I touched upon Dzeko being a surprise contender before, and I would like to extend that to Bosnia and Herzegovina. They should finish 2nd in their group, and a game against Switzerland or France could see them advance to the quarter finals, some achievement given they were nearly banned from competing in 2011 by FIFA, which would surely have set them back.
People keep talking about Belgium as surprise contenders. With their squad, what exactly is a surprise? If they got 9 points from Russia, South Korea, and Algeria, I would be totally unsurprised. If their beat second place in Group G, likely Portugal or Ghana, again, not surprised. They should make the quarter finals at least with their team. A more likely surprise would be if the Netherlands could repeat 4 years ago and beat Brazil, provided they can advance from a tough group B.
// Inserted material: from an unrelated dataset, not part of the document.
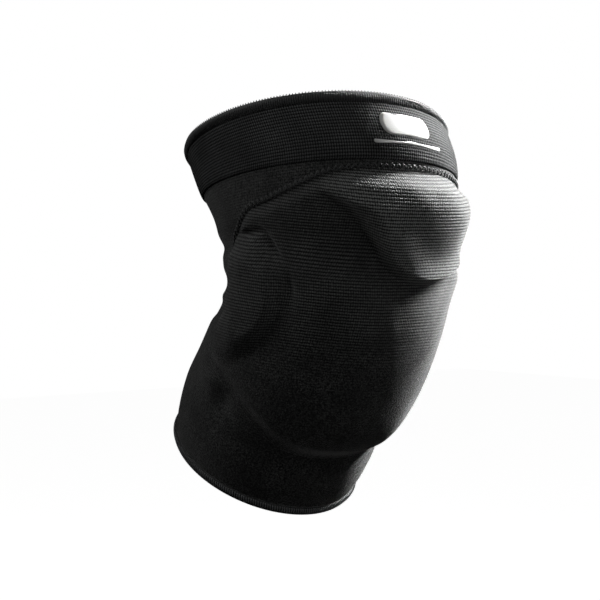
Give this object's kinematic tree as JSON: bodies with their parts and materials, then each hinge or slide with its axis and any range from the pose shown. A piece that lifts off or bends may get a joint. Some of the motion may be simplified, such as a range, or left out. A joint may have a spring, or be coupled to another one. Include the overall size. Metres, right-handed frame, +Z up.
{
  "type": "volleyball knee pad",
  "caption": "Knitted pull-on knee sleeve with an elastic top band, foam pads over the knee, thigh and sides, and a sewn knit cover, shown in its worn, bent form.",
  "frame": {"origin": "centre of the knee inside the sleeve, at its bend, where the wearer's knee holds it", "axes": "+Z up along the upright knee, -Y towards the front of the knee, +X to the right seen from the front; the thigh end tips back and the shin end runs down and back"},
  "size_m": [0.1266, 0.1768, 0.2142],
  "materials": {
    "sleeve_knit": "black polyester and elastane knit, matte with a soft sheen",
    "cover_knit": "black double knit with fine cross ribs, brushed over the knee",
    "band_knit": "black elastic knit with fine cross rows",
    "hem_knit": "black overlocked knit hem",
    "foam": "grey closed-cell foam, matte"
  },
  "bodies": {
    "root": {"top_hem": "hem_knit", "top_band": "band_knit", "sleeve": "sleeve_knit", "front_cover": "cover_knit", "knee_pad": "foam", "thigh_pad": "foam", "side_pad_left": "foam", "side_pad_right": "foam", "bottom_hem": "hem_knit"}
  },
  "joints": []
}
My major pick for a surprise though is Ghana. The World Cup 2010 semi-finalists* could go all the way there again this time if recent dominant results in friendlies give any indication. With Kevin-Prince Boateng and Asamoah Gyan back out of retirement, their side is full strength, and I would love to see them get retribution for that act of footballing terrorism.
It’s boring to say Brazil or Argentina, but they’re too obvious to look past. However, I do fancy Germany to go the distance, their team is ridiculously strong and they all have a lot to prove given a lack of international trophies since 1990.
Everything said, let’s try and enjoy the World Cup as a united World. We can joke about Martin Demichelis and watch in awe as Luis Suarez commits sin again. Our jaws can drop to the floor as one as Ross Barkley spanks one into the top corner from 25 yards, and we can cry in unison when we do tumble out. But let us not forget about the tragedies and realities the World Cup is bringing, and pray that in the end, football can bring everyone together and to their senses, and someone does the right thing.